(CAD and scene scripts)
———

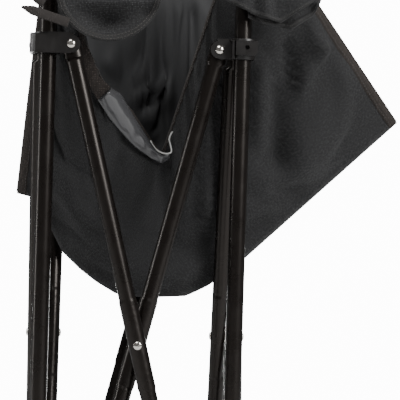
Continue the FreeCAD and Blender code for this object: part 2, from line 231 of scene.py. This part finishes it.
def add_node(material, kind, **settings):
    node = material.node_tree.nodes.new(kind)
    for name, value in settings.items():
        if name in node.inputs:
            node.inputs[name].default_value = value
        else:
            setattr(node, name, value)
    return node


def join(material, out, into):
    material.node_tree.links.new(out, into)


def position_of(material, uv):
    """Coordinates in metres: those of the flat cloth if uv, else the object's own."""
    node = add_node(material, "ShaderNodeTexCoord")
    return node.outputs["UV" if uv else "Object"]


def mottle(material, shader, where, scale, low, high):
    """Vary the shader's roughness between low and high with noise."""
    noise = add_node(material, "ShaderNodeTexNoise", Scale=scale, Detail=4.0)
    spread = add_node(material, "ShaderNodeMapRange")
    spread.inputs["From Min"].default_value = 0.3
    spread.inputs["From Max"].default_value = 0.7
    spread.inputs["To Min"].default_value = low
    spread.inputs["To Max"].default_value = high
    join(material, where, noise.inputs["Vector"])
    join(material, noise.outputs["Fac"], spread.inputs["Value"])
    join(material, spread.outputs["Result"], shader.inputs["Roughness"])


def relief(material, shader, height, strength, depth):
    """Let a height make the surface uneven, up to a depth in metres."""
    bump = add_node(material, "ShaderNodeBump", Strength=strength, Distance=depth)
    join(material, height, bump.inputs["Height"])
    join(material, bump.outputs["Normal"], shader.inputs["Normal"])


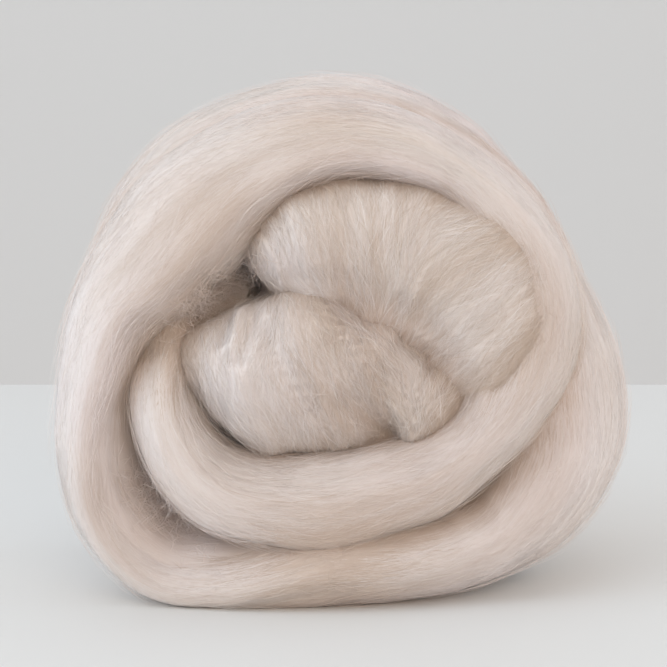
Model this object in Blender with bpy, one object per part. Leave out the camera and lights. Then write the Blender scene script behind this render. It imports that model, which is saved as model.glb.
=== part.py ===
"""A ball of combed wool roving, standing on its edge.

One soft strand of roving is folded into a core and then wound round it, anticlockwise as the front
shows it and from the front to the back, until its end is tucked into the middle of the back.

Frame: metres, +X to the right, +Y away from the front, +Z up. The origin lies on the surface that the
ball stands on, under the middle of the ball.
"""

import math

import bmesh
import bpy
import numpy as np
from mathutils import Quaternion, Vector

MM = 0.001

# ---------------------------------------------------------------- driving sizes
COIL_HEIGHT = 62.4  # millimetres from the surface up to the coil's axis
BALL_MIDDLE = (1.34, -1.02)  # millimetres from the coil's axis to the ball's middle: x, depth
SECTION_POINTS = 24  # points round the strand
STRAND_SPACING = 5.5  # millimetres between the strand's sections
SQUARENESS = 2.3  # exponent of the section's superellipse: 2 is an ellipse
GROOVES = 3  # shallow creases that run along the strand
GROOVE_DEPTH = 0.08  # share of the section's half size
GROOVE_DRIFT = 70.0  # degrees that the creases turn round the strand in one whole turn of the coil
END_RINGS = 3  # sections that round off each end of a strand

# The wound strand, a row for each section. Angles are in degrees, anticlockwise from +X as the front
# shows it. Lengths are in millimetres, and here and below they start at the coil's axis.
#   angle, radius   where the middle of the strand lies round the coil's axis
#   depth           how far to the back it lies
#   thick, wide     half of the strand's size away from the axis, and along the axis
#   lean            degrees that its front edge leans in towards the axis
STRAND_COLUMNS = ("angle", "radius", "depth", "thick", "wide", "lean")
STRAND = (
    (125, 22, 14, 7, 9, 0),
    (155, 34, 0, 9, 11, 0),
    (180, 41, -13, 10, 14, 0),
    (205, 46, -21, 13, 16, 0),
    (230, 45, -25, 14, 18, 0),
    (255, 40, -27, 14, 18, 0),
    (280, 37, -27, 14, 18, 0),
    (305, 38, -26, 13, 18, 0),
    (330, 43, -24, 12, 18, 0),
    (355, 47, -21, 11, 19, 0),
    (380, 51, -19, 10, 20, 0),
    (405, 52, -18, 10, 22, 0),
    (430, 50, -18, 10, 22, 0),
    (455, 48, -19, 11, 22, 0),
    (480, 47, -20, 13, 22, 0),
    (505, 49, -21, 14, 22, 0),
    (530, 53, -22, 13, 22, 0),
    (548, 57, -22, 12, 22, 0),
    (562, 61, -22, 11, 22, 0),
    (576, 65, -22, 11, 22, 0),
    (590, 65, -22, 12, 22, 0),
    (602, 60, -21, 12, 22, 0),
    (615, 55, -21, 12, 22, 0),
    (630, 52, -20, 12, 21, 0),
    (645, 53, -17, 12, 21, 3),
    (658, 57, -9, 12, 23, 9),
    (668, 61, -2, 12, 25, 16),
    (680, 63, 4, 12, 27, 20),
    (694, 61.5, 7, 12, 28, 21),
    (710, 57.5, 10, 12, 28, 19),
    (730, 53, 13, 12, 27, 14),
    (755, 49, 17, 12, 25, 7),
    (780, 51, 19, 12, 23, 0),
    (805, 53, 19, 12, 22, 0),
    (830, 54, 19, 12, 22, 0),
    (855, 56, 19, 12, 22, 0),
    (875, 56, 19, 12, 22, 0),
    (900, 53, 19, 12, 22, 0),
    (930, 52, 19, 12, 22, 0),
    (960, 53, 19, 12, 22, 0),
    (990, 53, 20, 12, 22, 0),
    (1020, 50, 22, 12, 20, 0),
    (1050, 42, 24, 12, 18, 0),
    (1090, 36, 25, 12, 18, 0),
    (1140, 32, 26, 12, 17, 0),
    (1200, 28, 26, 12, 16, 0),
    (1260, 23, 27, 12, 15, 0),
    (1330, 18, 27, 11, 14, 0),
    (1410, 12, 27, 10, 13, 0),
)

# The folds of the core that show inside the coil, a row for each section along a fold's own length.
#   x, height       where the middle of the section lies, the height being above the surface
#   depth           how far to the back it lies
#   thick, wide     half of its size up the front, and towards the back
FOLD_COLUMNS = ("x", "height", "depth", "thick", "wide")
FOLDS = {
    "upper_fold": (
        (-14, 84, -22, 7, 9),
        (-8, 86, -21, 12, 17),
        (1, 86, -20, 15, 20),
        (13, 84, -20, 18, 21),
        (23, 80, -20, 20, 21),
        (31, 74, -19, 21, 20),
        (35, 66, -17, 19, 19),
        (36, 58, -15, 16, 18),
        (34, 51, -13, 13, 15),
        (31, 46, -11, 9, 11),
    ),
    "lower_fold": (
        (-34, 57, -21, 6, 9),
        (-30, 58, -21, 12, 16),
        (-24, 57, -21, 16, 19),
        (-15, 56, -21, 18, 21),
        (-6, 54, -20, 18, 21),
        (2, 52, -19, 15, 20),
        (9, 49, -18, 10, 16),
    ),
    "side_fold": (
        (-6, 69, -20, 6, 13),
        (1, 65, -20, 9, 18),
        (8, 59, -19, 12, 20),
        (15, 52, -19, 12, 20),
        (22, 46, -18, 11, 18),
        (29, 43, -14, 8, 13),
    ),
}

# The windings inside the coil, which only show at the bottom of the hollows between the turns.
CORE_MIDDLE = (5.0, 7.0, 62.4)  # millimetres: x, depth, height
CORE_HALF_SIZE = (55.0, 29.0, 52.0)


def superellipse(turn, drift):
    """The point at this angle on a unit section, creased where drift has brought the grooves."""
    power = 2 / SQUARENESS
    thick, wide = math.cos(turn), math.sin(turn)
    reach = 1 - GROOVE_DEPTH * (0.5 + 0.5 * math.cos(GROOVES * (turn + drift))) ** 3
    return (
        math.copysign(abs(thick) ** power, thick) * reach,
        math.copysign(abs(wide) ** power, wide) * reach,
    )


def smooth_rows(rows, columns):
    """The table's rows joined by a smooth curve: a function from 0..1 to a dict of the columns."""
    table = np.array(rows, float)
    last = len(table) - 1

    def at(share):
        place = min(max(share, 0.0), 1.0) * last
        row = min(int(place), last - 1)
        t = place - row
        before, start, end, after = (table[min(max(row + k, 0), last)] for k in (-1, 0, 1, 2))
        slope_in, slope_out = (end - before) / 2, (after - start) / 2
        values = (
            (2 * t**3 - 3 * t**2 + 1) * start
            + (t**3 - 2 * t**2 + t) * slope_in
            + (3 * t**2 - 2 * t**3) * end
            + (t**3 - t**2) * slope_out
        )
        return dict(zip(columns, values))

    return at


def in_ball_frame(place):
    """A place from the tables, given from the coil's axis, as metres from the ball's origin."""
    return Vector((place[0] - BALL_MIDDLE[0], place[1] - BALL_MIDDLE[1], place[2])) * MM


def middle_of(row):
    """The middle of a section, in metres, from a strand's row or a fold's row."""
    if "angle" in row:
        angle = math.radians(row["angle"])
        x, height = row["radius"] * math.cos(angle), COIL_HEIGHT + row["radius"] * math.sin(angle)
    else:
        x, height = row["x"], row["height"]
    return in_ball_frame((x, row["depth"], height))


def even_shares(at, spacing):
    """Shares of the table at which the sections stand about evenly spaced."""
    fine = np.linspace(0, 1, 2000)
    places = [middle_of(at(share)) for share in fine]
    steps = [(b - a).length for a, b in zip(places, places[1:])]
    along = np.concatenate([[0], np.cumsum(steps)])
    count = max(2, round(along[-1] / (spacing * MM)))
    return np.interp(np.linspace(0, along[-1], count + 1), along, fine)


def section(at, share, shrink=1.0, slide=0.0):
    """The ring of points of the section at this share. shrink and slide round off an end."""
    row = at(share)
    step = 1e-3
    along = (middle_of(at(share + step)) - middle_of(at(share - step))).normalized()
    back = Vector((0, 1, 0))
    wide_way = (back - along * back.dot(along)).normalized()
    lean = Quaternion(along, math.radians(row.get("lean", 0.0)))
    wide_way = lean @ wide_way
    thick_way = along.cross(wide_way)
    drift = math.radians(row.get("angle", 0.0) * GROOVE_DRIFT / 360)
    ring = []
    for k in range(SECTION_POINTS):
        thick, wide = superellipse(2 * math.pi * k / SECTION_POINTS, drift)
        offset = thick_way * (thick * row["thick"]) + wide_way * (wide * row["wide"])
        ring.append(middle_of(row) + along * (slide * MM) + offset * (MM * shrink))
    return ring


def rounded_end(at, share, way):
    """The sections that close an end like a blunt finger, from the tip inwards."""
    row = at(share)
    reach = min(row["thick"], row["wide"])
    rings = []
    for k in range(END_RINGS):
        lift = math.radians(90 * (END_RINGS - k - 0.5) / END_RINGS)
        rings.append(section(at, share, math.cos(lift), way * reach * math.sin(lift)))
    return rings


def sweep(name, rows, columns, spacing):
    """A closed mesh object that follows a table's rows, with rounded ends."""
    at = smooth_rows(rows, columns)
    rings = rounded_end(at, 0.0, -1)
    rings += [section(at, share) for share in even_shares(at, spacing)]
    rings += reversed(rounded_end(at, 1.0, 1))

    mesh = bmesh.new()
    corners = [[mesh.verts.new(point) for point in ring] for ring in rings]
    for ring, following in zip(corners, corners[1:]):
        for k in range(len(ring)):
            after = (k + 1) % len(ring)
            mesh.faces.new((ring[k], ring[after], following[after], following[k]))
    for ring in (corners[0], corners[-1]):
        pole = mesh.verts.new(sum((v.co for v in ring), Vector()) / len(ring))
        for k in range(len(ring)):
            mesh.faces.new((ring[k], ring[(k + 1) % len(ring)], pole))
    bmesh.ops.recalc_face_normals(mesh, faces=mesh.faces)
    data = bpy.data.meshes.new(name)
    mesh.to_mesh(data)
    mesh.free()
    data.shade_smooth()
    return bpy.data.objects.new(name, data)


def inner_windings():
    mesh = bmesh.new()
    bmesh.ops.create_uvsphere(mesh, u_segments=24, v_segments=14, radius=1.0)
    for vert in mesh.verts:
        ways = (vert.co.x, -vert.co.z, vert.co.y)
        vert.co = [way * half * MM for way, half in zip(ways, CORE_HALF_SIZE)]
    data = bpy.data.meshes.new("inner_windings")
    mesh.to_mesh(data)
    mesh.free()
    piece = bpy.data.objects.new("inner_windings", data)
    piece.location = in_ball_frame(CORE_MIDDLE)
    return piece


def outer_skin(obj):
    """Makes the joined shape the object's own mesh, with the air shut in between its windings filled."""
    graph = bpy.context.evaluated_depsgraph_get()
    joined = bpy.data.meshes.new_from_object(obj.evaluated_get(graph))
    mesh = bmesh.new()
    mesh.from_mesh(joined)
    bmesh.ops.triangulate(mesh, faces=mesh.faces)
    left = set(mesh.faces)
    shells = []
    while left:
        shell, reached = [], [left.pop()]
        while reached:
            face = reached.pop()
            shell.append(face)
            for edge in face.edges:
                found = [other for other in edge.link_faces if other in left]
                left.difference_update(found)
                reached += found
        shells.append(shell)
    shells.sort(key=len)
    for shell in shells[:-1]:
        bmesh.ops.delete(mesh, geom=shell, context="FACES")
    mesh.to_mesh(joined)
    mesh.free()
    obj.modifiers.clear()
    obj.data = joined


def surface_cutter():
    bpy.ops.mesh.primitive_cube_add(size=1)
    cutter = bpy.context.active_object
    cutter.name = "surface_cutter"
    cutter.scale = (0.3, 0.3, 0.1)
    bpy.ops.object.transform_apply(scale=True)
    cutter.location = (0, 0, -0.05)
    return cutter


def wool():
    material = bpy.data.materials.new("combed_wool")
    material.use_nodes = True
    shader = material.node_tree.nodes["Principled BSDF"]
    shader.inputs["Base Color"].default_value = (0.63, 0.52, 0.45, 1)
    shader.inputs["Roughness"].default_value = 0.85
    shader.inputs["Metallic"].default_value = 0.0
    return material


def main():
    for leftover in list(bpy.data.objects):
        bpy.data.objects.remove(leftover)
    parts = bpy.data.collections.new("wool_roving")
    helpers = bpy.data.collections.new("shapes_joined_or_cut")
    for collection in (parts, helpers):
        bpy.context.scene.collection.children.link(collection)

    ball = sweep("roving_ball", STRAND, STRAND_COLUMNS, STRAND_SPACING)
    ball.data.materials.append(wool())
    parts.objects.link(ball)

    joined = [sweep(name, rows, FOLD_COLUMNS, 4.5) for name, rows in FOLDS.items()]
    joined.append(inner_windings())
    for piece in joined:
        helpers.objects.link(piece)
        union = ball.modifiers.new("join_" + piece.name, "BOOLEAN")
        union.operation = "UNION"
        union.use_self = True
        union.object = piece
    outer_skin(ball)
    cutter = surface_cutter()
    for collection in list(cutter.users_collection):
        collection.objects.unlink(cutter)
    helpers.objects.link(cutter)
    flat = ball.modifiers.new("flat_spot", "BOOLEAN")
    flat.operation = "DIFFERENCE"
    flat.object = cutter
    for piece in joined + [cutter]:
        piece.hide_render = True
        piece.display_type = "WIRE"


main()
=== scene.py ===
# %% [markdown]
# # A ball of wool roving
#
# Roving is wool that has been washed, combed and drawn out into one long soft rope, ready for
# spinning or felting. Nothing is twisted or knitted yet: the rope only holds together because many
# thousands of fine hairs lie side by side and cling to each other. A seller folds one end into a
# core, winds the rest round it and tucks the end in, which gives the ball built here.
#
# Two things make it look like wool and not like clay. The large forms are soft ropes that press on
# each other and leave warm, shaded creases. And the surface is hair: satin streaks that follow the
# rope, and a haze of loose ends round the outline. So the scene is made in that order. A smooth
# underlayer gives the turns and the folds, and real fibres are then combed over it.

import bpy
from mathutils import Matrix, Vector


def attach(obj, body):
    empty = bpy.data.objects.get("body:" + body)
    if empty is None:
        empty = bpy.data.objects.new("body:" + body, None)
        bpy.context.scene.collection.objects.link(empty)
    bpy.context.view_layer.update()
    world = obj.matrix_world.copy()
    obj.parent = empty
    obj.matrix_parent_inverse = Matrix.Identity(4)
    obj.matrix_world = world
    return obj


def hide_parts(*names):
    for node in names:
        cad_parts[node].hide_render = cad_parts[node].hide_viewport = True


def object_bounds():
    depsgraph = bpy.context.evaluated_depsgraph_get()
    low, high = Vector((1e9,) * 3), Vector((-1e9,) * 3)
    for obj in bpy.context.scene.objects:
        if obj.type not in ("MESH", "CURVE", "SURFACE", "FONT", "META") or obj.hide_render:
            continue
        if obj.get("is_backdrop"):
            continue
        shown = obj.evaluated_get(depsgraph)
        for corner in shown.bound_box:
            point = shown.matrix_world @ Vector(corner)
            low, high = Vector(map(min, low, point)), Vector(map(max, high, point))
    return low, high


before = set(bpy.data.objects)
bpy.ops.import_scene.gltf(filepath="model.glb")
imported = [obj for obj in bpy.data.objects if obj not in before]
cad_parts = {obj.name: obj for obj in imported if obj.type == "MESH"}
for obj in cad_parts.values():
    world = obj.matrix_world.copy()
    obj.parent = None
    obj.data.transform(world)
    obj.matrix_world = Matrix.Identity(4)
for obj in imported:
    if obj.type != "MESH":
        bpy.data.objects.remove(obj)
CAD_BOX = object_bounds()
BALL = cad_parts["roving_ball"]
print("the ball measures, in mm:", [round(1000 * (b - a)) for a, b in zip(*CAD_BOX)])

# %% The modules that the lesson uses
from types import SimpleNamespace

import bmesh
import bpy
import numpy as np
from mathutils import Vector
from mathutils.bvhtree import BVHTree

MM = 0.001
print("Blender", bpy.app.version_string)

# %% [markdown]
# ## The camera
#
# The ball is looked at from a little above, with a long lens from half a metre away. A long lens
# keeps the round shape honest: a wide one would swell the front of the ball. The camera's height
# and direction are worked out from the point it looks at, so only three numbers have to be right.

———

TASK INSTRUCTIONS:
The lines above from the one containing "depsgraph = bpy.context.evaluated_depsgraph_get()" through the one containing "for corner in" are to be set down exactly, and no others.

IN RESPONSE:
    depsgraph = bpy.context.evaluated_depsgraph_get()
    low, high = Vector((1e9,) * 3), Vector((-1e9,) * 3)
    for obj in bpy.context.scene.objects:
        if obj.type not in ("MESH", "CURVE", "SURFACE", "FONT", "META") or obj.hide_render:
            continue
        if obj.get("is_backdrop"):
            continue
        shown = obj.evaluated_get(depsgraph)
        for corner in shown.bound_box:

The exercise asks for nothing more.